By sharing her family's story, Sara Angelucci tries to "come to terms with my own identity and my own history."



From a long, narrow and reverberant corridor in the Loyola Building at Saint Mary's University, visitors cross a threshold into the gallery's quiet plain.

First conscious of the evaporation of sound, gallery-goers are met by a strong but silent visual: a triptych on a table called "Questions She'll Never Answer," the introduction to a show called Somewhere in Between, by Toronto artist Sara Angelucci.

A framed photo of the artist's mother, on the deck of the boat that brought her across the Atlantic from Italy to Canada, is flanked by two video monitors, also contained in frames. For one, the artist has recreated the skirt worn by her mother, its embroidered hem waving in the wind. A series of questions rise and fade, the text written across the fluttering fabric. The other monitor maintains a steady view to the endless ocean, a still shot if it wasn't for the motion of the waves.

Angelucci created the piece during her grad studies at NSCAD, where she received her MFA in 1998. It grew out of a visit to Pier 21, before it was a museum. "A bunch of us walked around in these buildings and it made a huge impression on me: 'Oh my god, this is where they landed on their boat,'" she recalls from Toronto. "It was the first piece where I was really trying to grapple with those issues," Angelucci says. "The questions I didn't ask" about the crossing, a central motif in stories of immigration, and of the decision to come to Canada.

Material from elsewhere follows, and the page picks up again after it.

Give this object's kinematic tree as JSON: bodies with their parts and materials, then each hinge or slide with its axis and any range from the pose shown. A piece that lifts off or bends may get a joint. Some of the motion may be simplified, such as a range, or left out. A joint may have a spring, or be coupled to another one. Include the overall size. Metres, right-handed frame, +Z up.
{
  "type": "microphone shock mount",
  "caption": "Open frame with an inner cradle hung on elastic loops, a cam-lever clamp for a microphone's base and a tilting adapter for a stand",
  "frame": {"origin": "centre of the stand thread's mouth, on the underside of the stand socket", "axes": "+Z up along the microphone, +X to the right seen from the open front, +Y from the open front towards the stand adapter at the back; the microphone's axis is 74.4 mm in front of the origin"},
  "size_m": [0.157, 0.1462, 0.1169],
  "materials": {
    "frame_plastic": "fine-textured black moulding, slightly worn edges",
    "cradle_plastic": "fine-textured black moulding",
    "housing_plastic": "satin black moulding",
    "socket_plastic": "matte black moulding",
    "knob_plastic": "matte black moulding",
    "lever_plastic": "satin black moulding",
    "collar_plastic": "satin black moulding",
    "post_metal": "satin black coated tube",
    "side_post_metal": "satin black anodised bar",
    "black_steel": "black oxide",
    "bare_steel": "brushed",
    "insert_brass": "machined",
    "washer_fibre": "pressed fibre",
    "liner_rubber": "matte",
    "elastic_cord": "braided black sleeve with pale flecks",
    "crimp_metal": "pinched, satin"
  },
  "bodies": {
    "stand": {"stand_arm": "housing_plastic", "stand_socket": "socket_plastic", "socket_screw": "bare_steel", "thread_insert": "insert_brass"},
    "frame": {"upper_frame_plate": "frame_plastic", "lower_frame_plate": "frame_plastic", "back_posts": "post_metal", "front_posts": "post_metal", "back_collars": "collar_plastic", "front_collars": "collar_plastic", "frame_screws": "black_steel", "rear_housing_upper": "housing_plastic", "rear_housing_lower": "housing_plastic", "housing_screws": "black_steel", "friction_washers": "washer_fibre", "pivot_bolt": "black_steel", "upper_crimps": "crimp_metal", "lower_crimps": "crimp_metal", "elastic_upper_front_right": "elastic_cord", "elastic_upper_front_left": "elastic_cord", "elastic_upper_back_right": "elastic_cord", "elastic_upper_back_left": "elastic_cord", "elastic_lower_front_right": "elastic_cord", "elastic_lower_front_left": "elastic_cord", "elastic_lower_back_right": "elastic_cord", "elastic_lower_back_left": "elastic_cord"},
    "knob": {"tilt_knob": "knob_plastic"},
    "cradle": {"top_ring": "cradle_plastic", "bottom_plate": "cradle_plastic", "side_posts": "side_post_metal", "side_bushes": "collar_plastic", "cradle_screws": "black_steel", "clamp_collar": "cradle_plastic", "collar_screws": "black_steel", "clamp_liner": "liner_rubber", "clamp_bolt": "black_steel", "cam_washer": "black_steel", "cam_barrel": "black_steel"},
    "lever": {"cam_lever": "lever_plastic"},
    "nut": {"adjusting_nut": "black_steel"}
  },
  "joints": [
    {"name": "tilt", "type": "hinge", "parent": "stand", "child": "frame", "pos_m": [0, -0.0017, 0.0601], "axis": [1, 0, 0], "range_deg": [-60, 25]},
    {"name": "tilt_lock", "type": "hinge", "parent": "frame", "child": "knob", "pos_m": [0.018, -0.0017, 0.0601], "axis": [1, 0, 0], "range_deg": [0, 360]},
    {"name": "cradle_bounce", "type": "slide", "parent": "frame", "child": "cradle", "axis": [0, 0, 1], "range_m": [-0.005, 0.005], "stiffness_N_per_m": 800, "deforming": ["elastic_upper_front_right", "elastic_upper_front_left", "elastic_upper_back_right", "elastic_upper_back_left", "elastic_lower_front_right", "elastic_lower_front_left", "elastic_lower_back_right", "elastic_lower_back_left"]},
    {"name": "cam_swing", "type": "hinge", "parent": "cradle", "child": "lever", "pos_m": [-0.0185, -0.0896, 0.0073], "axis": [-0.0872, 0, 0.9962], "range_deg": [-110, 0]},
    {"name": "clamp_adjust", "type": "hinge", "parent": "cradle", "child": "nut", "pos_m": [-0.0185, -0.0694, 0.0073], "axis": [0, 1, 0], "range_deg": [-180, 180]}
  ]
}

Before she came to school in Halifax, the artist lost both her parents in close succession. While she confronts the loss of her mother in "Questions," Angelucci reconsiders her relationship with her father, and his absence, in "Everything in My Father's Wallet/Everything in My Wallet" (2005).

"It's a taxonomy," says Robin Metcalfe, the gallery's director/curator, pointing out how each item is shot directly, the image centred on a square tablet.

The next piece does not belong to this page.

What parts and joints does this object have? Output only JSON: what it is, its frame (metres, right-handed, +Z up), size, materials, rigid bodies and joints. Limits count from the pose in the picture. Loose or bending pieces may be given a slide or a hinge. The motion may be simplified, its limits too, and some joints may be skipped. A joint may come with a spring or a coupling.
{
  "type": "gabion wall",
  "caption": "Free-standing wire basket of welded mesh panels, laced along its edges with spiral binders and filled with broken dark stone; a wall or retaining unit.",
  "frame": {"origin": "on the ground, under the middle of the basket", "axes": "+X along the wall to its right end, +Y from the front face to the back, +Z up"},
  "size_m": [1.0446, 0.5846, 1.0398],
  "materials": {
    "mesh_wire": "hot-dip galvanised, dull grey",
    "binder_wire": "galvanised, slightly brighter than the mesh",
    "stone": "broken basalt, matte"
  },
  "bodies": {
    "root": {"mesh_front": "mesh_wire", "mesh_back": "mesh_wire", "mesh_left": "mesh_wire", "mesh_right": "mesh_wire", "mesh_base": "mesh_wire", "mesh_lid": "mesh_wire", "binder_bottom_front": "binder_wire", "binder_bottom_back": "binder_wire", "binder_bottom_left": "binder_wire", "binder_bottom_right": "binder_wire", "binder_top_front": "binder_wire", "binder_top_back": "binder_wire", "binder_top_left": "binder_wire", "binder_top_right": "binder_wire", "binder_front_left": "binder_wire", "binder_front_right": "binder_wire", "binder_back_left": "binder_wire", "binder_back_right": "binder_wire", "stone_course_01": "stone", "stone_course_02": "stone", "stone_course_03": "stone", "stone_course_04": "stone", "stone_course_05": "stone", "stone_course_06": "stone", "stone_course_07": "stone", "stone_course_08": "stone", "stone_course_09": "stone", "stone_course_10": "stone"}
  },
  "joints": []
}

Like photographer Arnaud Maggs, Angelucci takes a neutral, almost detached view to the items, says Metcalfe. "She doesn't editorialize, just presents them and opens up all kinds of fields of possible meaning."

By comparing the receipts father and daughter have kept, the charge cards, ID, documents and photos they've carried, the viewer appreciates the differences (personal and generational) between Orfeo and Sara Angelucci, but also sees similarities, patterns and the continued connections shared by the two. The personality and identity of both emerge and there's a metaphorical crossing of the division between life and death, absence and presence.

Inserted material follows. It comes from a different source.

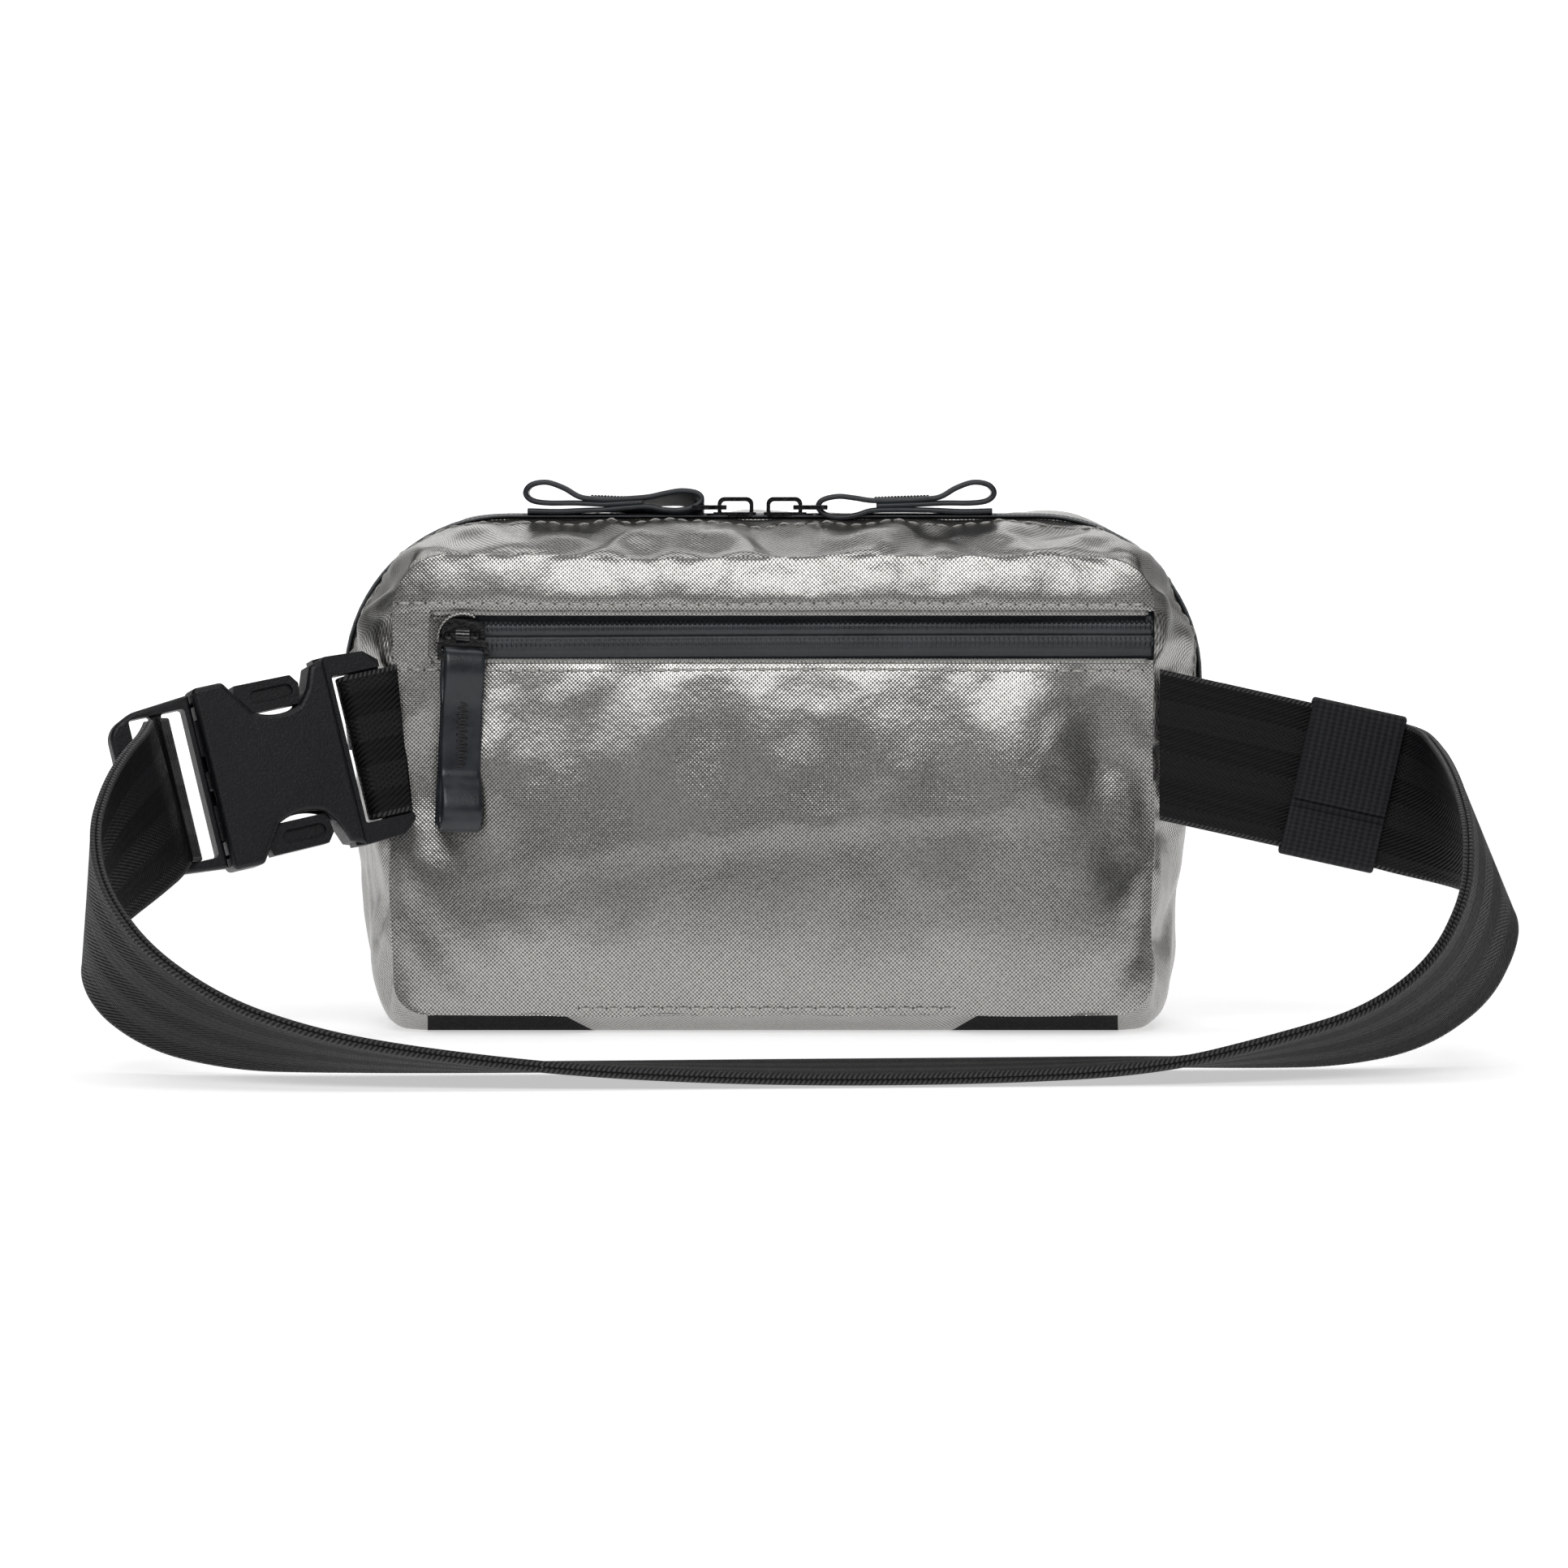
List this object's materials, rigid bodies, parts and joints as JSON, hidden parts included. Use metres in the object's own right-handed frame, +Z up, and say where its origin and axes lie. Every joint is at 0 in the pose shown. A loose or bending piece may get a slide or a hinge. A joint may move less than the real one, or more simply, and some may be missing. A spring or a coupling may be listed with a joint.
{
  "type": "zippered waist pack",
  "caption": "Soft zippered waist pack with a flat rear pocket, webbing waist strap, elastic keeper and side-release buckle.",
  "frame": {"origin": "middle of the flat base of the pack, on the surface it stands on", "axes": "+Z up, +X to the right as seen from the wearer's side, +Y away from the wearer; the waist strap loops towards -Y"},
  "size_m": [0.3557, 0.2106, 0.1408],
  "materials": {
    "coated_grey_nylon": "metallic silver-grey coated nylon, satin",
    "coated_zip_tape": "water-resistant coated zip tape, matte",
    "zip_coil": "nylon coil",
    "pocket_lining_fabric": "plain woven lining",
    "black_base_fabric": "coated black nylon",
    "black_webbing": "seat-belt weave with satin stripes",
    "black_elastic": "ribbed elastic",
    "black_acetal": "moulded, fine pebbled texture",
    "black_slider_metal": "gloss black lacquer",
    "rubberised_strip": "coated strip, satin"
  },
  "bodies": {
    "bag": {"back_panel_upper": "coated_grey_nylon", "back_panel_lower": "coated_grey_nylon", "pocket_zip_tape_upper": "coated_zip_tape", "pocket_zip_tape_lower": "coated_zip_tape", "pocket_zip_coil_upper": "zip_coil", "pocket_zip_coil_lower": "zip_coil", "pocket_zip_garage": "coated_grey_nylon", "pocket_lining": "pocket_lining_fabric", "rear_gusset": "coated_grey_nylon", "front_gusset": "coated_grey_nylon", "front_panel": "coated_grey_nylon", "base_panel": "coated_grey_nylon", "base_patch_left": "black_base_fabric", "base_patch_right": "black_base_fabric", "main_zip_tape_rear": "coated_zip_tape", "main_zip_tape_front": "coated_zip_tape", "main_zip_coil_rear": "zip_coil", "main_zip_coil_front": "zip_coil", "buckle_webbing_loop": "black_webbing", "buckle_female": "black_acetal", "waist_strap": "black_webbing"},
    "buckle_slide_half": {"buckle_male": "black_acetal"},
    "latch_prong_upper": {"buckle_prong_upper": "black_acetal"},
    "latch_prong_lower": {"buckle_prong_lower": "black_acetal"},
    "keeper": {"strap_keeper": "black_elastic"},
    "main_slider_l": {"main_slider_left": "black_slider_metal"},
    "main_tab_l": {"main_tab_left": "black_slider_metal"},
    "main_puller_l": {"main_puller_left": "rubberised_strip"},
    "main_slider_r": {"main_slider_right": "black_slider_metal"},
    "main_tab_r": {"main_tab_right": "black_slider_metal"},
    "main_puller_r": {"main_puller_right": "rubberised_strip"},
    "pocket_slider_body": {"pocket_slider": "black_slider_metal"},
    "pocket_tab_body": {"pocket_tab": "black_slider_metal"},
    "pocket_puller_body": {"pocket_puller": "rubberised_strip"}
  },
  "joints": [
    {"name": "main_slider_left_run", "type": "slide", "parent": "bag", "child": "main_slider_l", "axis": [-1, 0, 0], "range_m": [0, 0.05]},
    {"name": "main_slider_right_run", "type": "slide", "parent": "bag", "child": "main_slider_r", "axis": [1, 0, 0], "range_m": [0, 0.05]},
    {"name": "pocket_slider_run", "type": "slide", "parent": "bag", "child": "pocket_slider_body", "axis": [1, 0, 0], "range_m": [0, 0.16]},
    {"name": "main_tab_left_flip", "type": "hinge", "parent": "main_slider_l", "child": "main_tab_l", "pos_m": [-0.0127, -0.004, 0.1359], "axis": [0, 1, 0], "range_deg": [0, 80]},
    {"name": "main_tab_right_flip", "type": "hinge", "parent": "main_slider_r", "child": "main_tab_r", "pos_m": [0.0059, -0.004, 0.1359], "axis": [0, -1, 0], "range_deg": [0, 80]},
    {"name": "main_puller_left_swing", "type": "hinge", "parent": "main_tab_l", "child": "main_puller_l", "pos_m": [-0.02045, -0.004, 0.1359], "axis": [0, 1, 0], "range_deg": [0, 50]},
    {"name": "main_puller_right_swing", "type": "hinge", "parent": "main_tab_r", "child": "main_puller_r", "pos_m": [0.01365, -0.004, 0.1359], "axis": [0, -1, 0], "range_deg": [0, 50]},
    {"name": "pocket_tab_swing", "type": "hinge", "parent": "pocket_slider_body", "child": "pocket_tab_body", "pos_m": [-0.0795, -0.03735, 0.103], "axis": [-1, 0, 0], "range_deg": [0, 90]},
    {"name": "pocket_puller_swing", "type": "hinge", "parent": "pocket_tab_body", "child": "pocket_puller_body", "pos_m": [-0.0795, -0.03735, 0.0976], "axis": [-1, 0, 0], "range_deg": [0, 50]},
    {"name": "buckle_release", "type": "slide", "parent": "bag", "child": "buckle_slide_half", "axis": [-0.9192, -0.342, -0.1954], "range_m": [0, 0.034], "deforming": ["waist_strap", "buckle_prong_upper", "buckle_prong_lower"]},
    {"name": "prong_upper_squeeze", "type": "hinge", "parent": "buckle_slide_half", "child": "latch_prong_upper", "pos_m": [-0.14636, -0.05265, 0.08368], "axis": [-0.3151, 0.9361, -0.1561], "range_deg": [0, 9], "stiffness_Nm_per_rad": 0.5},
    {"name": "prong_lower_squeeze", "type": "hinge", "parent": "buckle_slide_half", "child": "latch_prong_lower", "pos_m": [-0.13804, -0.05553, 0.04959], "axis": [0.3151, -0.9361, 0.1561], "range_deg": [0, 9], "stiffness_Nm_per_rad": 0.5},
    {"name": "keeper_slide", "type": "slide", "parent": "bag", "child": "keeper", "axis": [-0.9765, 0, 0.2156], "range_m": [0, 0.025]}
  ]
}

According to Angelucci, the whole of Somewhere in Between, an economic show of rich, colour-saturated chromogenic prints that originated at Cambridge Galleries, is "me trying to come to terms with my own identity and my own history." At past openings, visitors have responded in kind. "They start talking about their own history."

Part of being human is to examine one's own life for connection and shared experiences with others, starting with one's family and moving outward. In other words, the artist illuminates a larger, universal story through the telling of her own. It's a powerful, difficult and constructive thing to do.

For "Regular 8" (2009), Angelucci researched and then staged models in the popular dress, pose, gesture, style and locations of the late 1950s, the age when, Metcalfe points out, Kodachrome, colour film and Super-8 home movies arrived and were popularized by working and middle-class families. "What we remember is shaped by the media we use to remember it."

"Those are the ones that move away more from an 'immigrant story' and look at the vernacular," says Angelucci, "how people develop their own mythology of the family, where those stories come from."